• [Input records]:
──────────
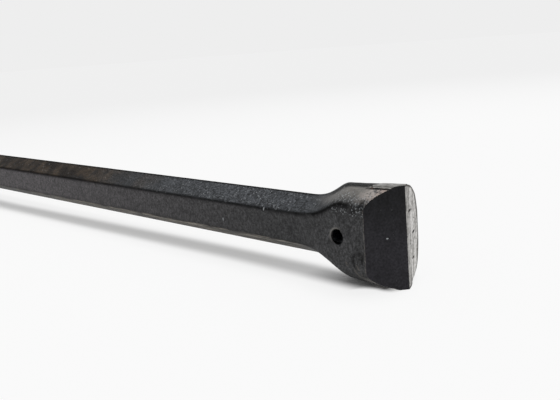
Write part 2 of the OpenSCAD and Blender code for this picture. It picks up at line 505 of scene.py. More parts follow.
def loftSteel():
    angles, rows = steelRows()
    sine, cosine = np.sin(np.radians(angles)), np.cos(np.radians(angles))
    n = len(angles)
    # From the point of the drilled bore, ring by ring, to a tip beyond the cutting edge
    boreTip = bar["boreEnd"] + bar["bore"] / 2 / math.tan(math.radians(bar["borePointAngle"]))
    points = [(boreTip, 0.0, 0.0)]
    # The corner mark is painted shade on the rolled corners and in the crease
    marks = {"dent": [0.0], "scratch": [0.0], "corner": [0.0]}
    for x, radius, uneven in rows:
        dent = scratch = corner = np.zeros(n)
        if uneven:
            ring = np.stack([np.full(n, x), -radius * sine, radius * cosine], axis=1)
            dent, scratch, corner = headMarks(angles, bar["drillLength"] - x, radius)
            wave = sum(share * hammered(ring, size, seed) for size, share, seed in bar["waves"])
            radius = radius + uneven * wave - head["dentDepth"] * dent
        ring = np.stack([np.full(n, x), -radius * sine, radius * cosine], axis=1)
        points.extend(map(tuple, ring))
        for name, values in zip(marks, (dent, scratch, corner)):
            marks[name].extend(values)
    points.append((bar["drillLength"] + 1, 0.0, 0.0))
    faces = [(0, 1 + (j + 1) % n, 1 + j) for j in range(n)]
    for i in range(len(rows) - 1):
        low, high = 1 + i * n, 1 + (i + 1) * n
        faces += [(low + j, low + (j + 1) % n, high + (j + 1) % n, high + j) for j in range(n)]
    last, tip = 1 + (len(rows) - 1) * n, len(points) - 1
    faces += [(last + j, last + (j + 1) % n, tip) for j in range(n)]
    shape = newShape("forgedSteel", [tuple(c * mm for c in p) for p in points], faces)
    for name, values in marks.items():
        shape.attributes.new(name, "FLOAT", "POINT").data.foreach_set("value", values + [0.0])
    return inScene("forgedSteel", shape)


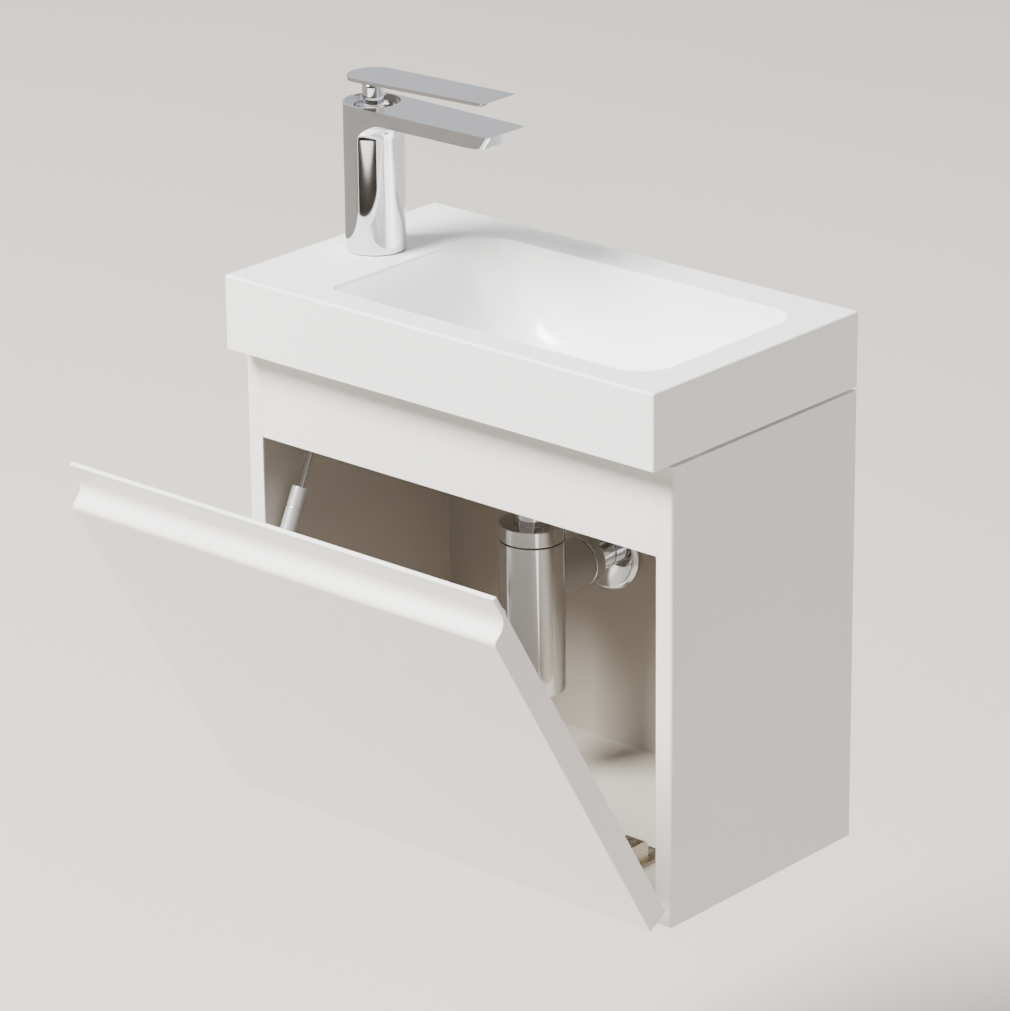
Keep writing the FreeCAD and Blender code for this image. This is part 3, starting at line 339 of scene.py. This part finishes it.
low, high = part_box("door_panel")
door_front = pin.y - PIN_INSET
door_rear = door_front + DOOR_THICKNESS
door_bottom = pin.z - PIN_RISE
door_top = door_bottom + DOOR_HEIGHT
lip_front = door_rear - LIP_THICKNESS
cove_back = door_top - LIP_HEIGHT
profile = [(door_front, door_bottom), (door_rear, door_bottom), (door_rear, door_top), (lip_front, door_top),
           (lip_front, cove_back), (door_front, cove_back - COVE_FALL)]
door = bmesh.new()
end_face = door.faces.new([door.verts.new((low.x, y, z)) for y, z in profile])
grown = bmesh.ops.extrude_face_region(door, geom=[end_face])
bmesh.ops.translate(door, vec=(high.x - low.x, 0, 0),
                    verts=[item for item in grown["geom"] if isinstance(item, bmesh.types.BMVert)])
bmesh.ops.recalc_face_normals(door, faces=door.faces)
cove = edges_where(door, lambda middle: hypot(middle.y - lip_front, middle.z - cove_back) < 1e-5)
round_over(door, cove, COVE_R, 12)
nose = edges_where(door, lambda middle: hypot(middle.y - door_front, middle.z - cove_back + COVE_FALL) < 1e-5)
round_over(door, nose, NOSE_R, 8)
round_over(door, sharp_edges(door, radians(60)), DOOR_EDGE_R, 4)
for side in ("left", "right"):
    cup_low, cup_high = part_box("hinge_cup_" + side)
    middle = (cup_low.x + cup_high.x) / 2
    pocket = box_mesh((middle - CUP_POCKET_WIDTH / 2, door_front + CUP_POCKET_SKIN, door_bottom - CUT_SPARE),
                      (middle + CUP_POCKET_WIDTH / 2, door_rear + CUT_SPARE, door_bottom + CUP_POCKET_HEIGHT))
    door = combined(door, pocket, "DIFFERENCE")
bmesh.ops.rotate(door, cent=pin, matrix=opening, verts=door.verts)
make_piece("door_front_panel", door, lacquer, "door_lacquer", "door", "door_panel")

# ---------------------------------------------------------------- basin
# Cast mineral marble with a polished white gelcoat: a square-edged slab, hollow underneath, with a
# deep bowl that narrows to the drain. The tap's side of the bowl slopes gently, the others drop.
BASIN_HEIGHT = 0.070
BASIN_WALL = 0.014
BASIN_FRONT_WALL = 0.027
BASIN_DECK = 0.016
BASIN_EDGE_R = 0.0025
BOWL_LEFT = 0.097
BOWL_RIGHT = 0.033
BOWL_FRONT = 0.030
BOWL_BACK = 0.040
BOWL_CORNERS = (0.010, 0.035, 0.028, 0.040)     # front left, front right, back right, back left
BOWL_WALL = 0.011
BOWL_RINGS = 30
RIM_R = 0.003
RAMP_START = 0.6                                # how steeply the tap's side starts down
RAMP_WIDTH = 0.09                               # that ramp fades out along the front and back this far
SEAT_R = 0.038
DRAIN_R = 0.020
SHELL_TOP = -0.006                              # the bowl's shell stops below the deck's top
BOWL_CUT_TOP = 0.004                            # and the shape that hollows it rises above
TAP_HOLE_R = 0.0175
TAP_HOLE_DEPTH = 0.03

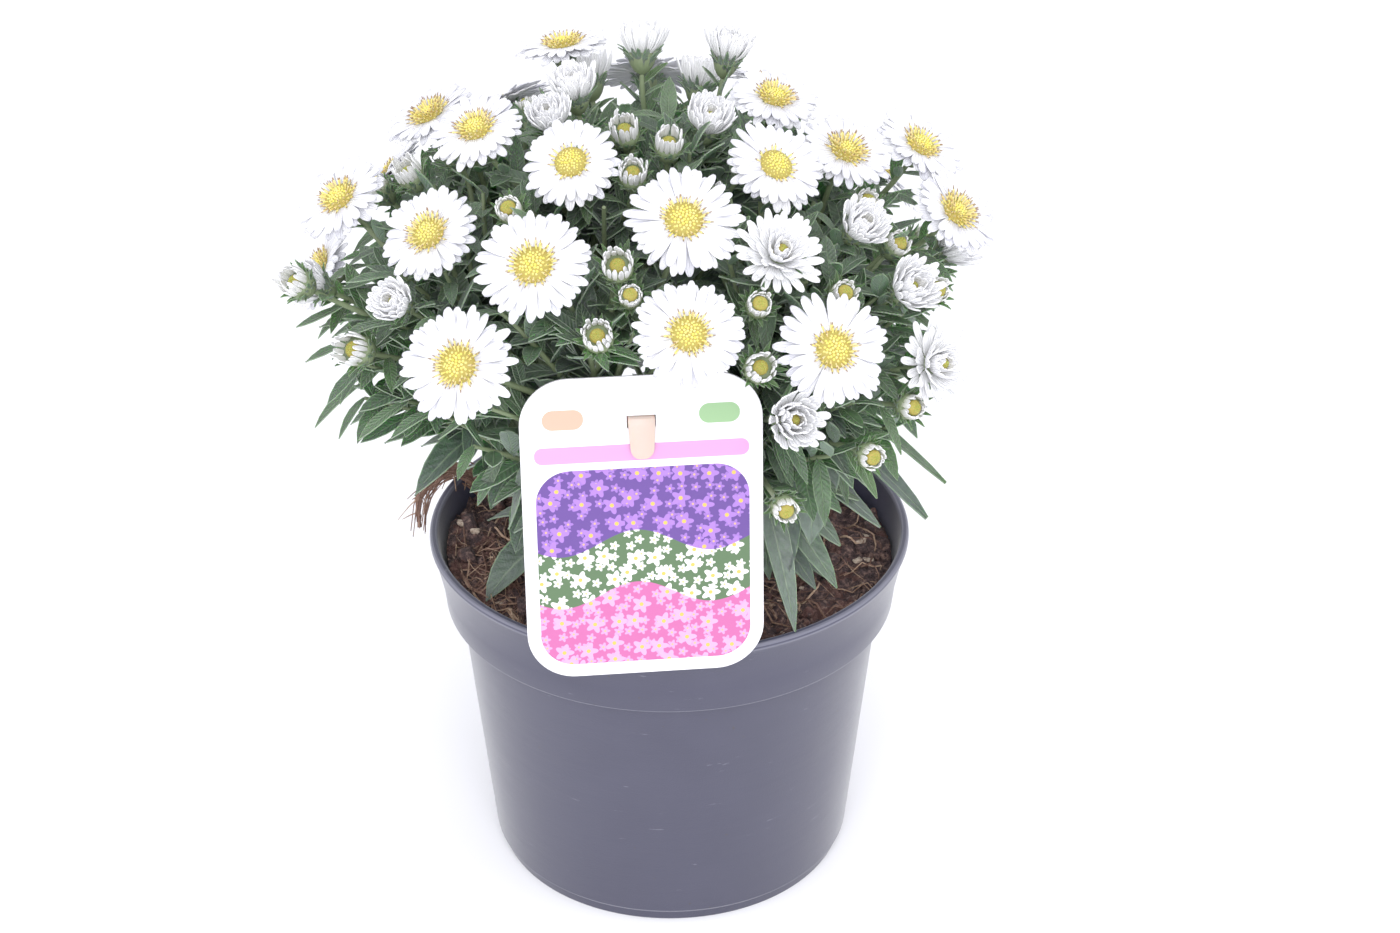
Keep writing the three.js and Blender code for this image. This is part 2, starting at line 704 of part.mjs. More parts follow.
──────────
• [What is being asked]: Write out the data exactly as it stands.

• [Answer to this task]:
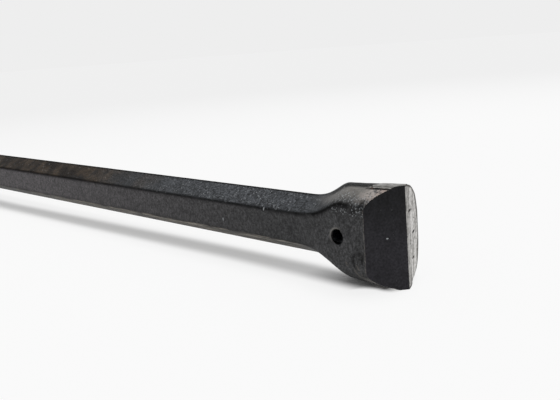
Write part 2 of the OpenSCAD and Blender code for this picture. It picks up at line 505 of scene.py. More parts follow.
def loftSteel():
    angles, rows = steelRows()
    sine, cosine = np.sin(np.radians(angles)), np.cos(np.radians(angles))
    n = len(angles)
    # From the point of the drilled bore, ring by ring, to a tip beyond the cutting edge
    boreTip = bar["boreEnd"] + bar["bore"] / 2 / math.tan(math.radians(bar["borePointAngle"]))
    points = [(boreTip, 0.0, 0.0)]
    # The corner mark is painted shade on the rolled corners and in the crease
    marks = {"dent": [0.0], "scratch": [0.0], "corner": [0.0]}
    for x, radius, uneven in rows:
        dent = scratch = corner = np.zeros(n)
        if uneven:
            ring = np.stack([np.full(n, x), -radius * sine, radius * cosine], axis=1)
            dent, scratch, corner = headMarks(angles, bar["drillLength"] - x, radius)
            wave = sum(share * hammered(ring, size, seed) for size, share, seed in bar["waves"])
            radius = radius + uneven * wave - head["dentDepth"] * dent
        ring = np.stack([np.full(n, x), -radius * sine, radius * cosine], axis=1)
        points.extend(map(tuple, ring))
        for name, values in zip(marks, (dent, scratch, corner)):
            marks[name].extend(values)
    points.append((bar["drillLength"] + 1, 0.0, 0.0))
    faces = [(0, 1 + (j + 1) % n, 1 + j) for j in range(n)]
    for i in range(len(rows) - 1):
        low, high = 1 + i * n, 1 + (i + 1) * n
        faces += [(low + j, low + (j + 1) % n, high + (j + 1) % n, high + j) for j in range(n)]
    last, tip = 1 + (len(rows) - 1) * n, len(points) - 1
    faces += [(last + j, last + (j + 1) % n, tip) for j in range(n)]
    shape = newShape("forgedSteel", [tuple(c * mm for c in p) for p in points], faces)
    for name, values in marks.items():
        shape.attributes.new(name, "FLOAT", "POINT").data.foreach_set("value", values + [0.0])
    return inScene("forgedSteel", shape)


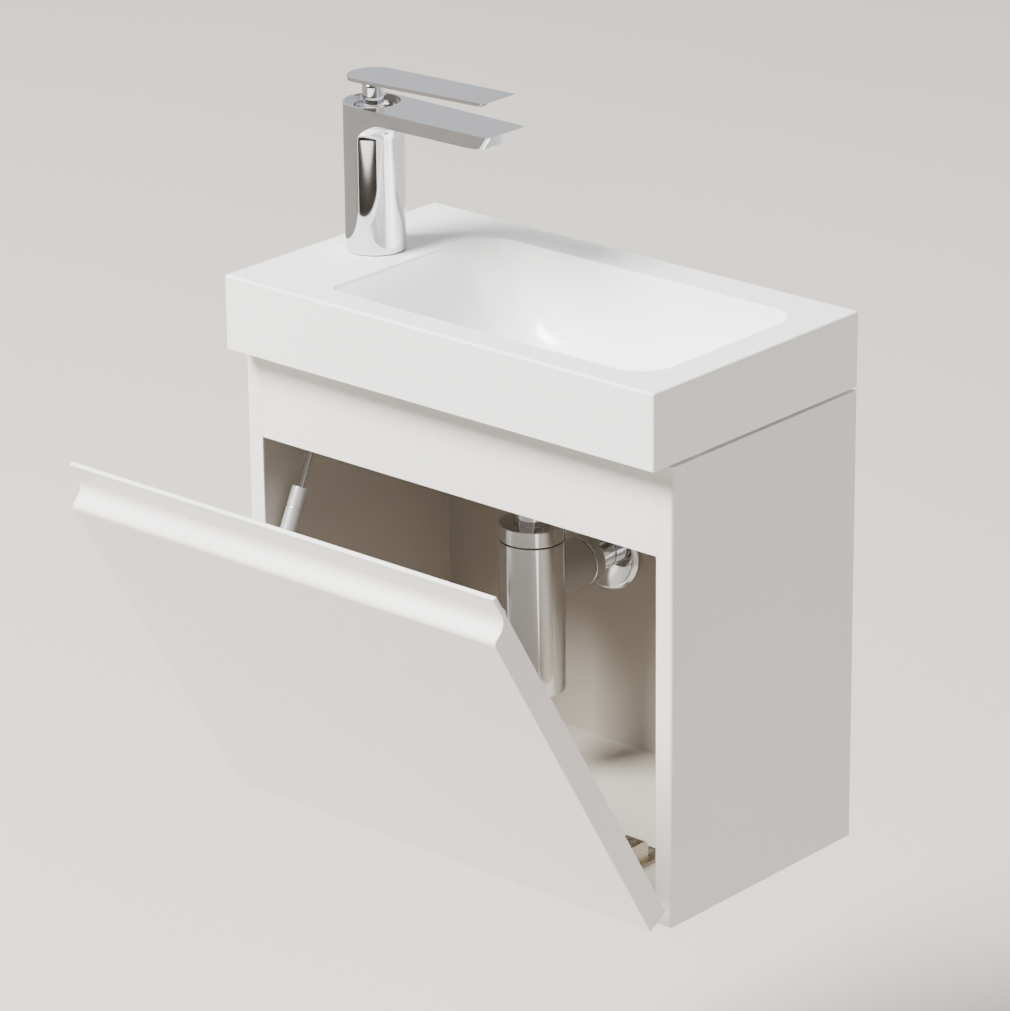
Keep writing the FreeCAD and Blender code for this image. This is part 3, starting at line 339 of scene.py. This part finishes it.
low, high = part_box("door_panel")
door_front = pin.y - PIN_INSET
door_rear = door_front + DOOR_THICKNESS
door_bottom = pin.z - PIN_RISE
door_top = door_bottom + DOOR_HEIGHT
lip_front = door_rear - LIP_THICKNESS
cove_back = door_top - LIP_HEIGHT
profile = [(door_front, door_bottom), (door_rear, door_bottom), (door_rear, door_top), (lip_front, door_top),
           (lip_front, cove_back), (door_front, cove_back - COVE_FALL)]
door = bmesh.new()
end_face = door.faces.new([door.verts.new((low.x, y, z)) for y, z in profile])
grown = bmesh.ops.extrude_face_region(door, geom=[end_face])
bmesh.ops.translate(door, vec=(high.x - low.x, 0, 0),
                    verts=[item for item in grown["geom"] if isinstance(item, bmesh.types.BMVert)])
bmesh.ops.recalc_face_normals(door, faces=door.faces)
cove = edges_where(door, lambda middle: hypot(middle.y - lip_front, middle.z - cove_back) < 1e-5)
round_over(door, cove, COVE_R, 12)
nose = edges_where(door, lambda middle: hypot(middle.y - door_front, middle.z - cove_back + COVE_FALL) < 1e-5)
round_over(door, nose, NOSE_R, 8)
round_over(door, sharp_edges(door, radians(60)), DOOR_EDGE_R, 4)
for side in ("left", "right"):
    cup_low, cup_high = part_box("hinge_cup_" + side)
    middle = (cup_low.x + cup_high.x) / 2
    pocket = box_mesh((middle - CUP_POCKET_WIDTH / 2, door_front + CUP_POCKET_SKIN, door_bottom - CUT_SPARE),
                      (middle + CUP_POCKET_WIDTH / 2, door_rear + CUT_SPARE, door_bottom + CUP_POCKET_HEIGHT))
    door = combined(door, pocket, "DIFFERENCE")
bmesh.ops.rotate(door, cent=pin, matrix=opening, verts=door.verts)
make_piece("door_front_panel", door, lacquer, "door_lacquer", "door", "door_panel")

# ---------------------------------------------------------------- basin
# Cast mineral marble with a polished white gelcoat: a square-edged slab, hollow underneath, with a
# deep bowl that narrows to the drain. The tap's side of the bowl slopes gently, the others drop.
BASIN_HEIGHT = 0.070
BASIN_WALL = 0.014
BASIN_FRONT_WALL = 0.027
BASIN_DECK = 0.016
BASIN_EDGE_R = 0.0025
BOWL_LEFT = 0.097
BOWL_RIGHT = 0.033
BOWL_FRONT = 0.030
BOWL_BACK = 0.040
BOWL_CORNERS = (0.010, 0.035, 0.028, 0.040)     # front left, front right, back right, back left
BOWL_WALL = 0.011
BOWL_RINGS = 30
RIM_R = 0.003
RAMP_START = 0.6                                # how steeply the tap's side starts down
RAMP_WIDTH = 0.09                               # that ramp fades out along the front and back this far
SEAT_R = 0.038
DRAIN_R = 0.020
SHELL_TOP = -0.006                              # the bowl's shell stops below the deck's top
BOWL_CUT_TOP = 0.004                            # and the shape that hollows it rises above
TAP_HOLE_R = 0.0175
TAP_HOLE_DEPTH = 0.03

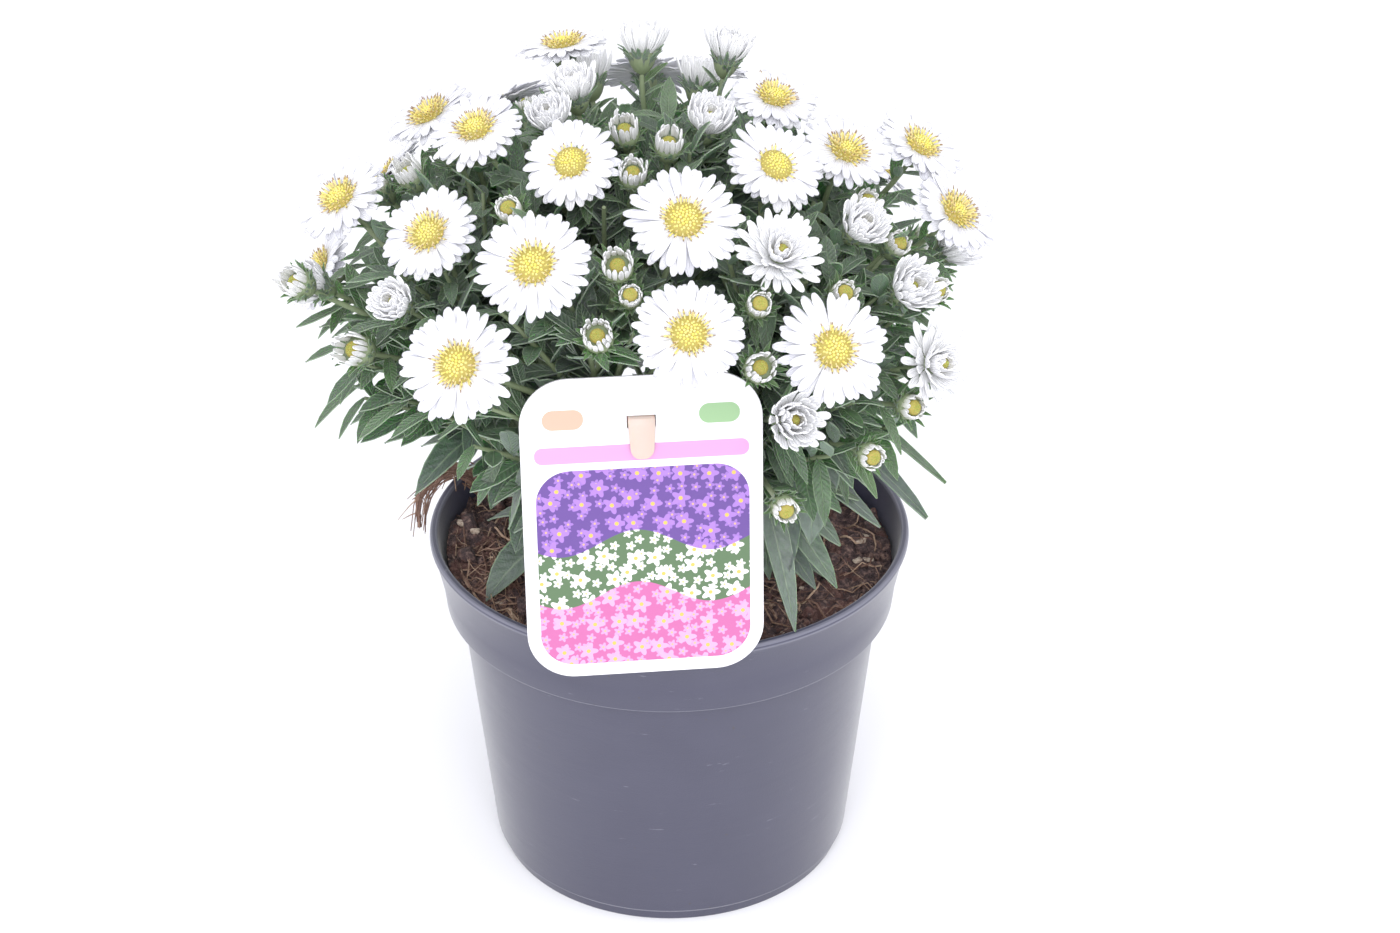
Keep writing the three.js and Blender code for this image. This is part 2, starting at line 704 of part.mjs. More parts follow.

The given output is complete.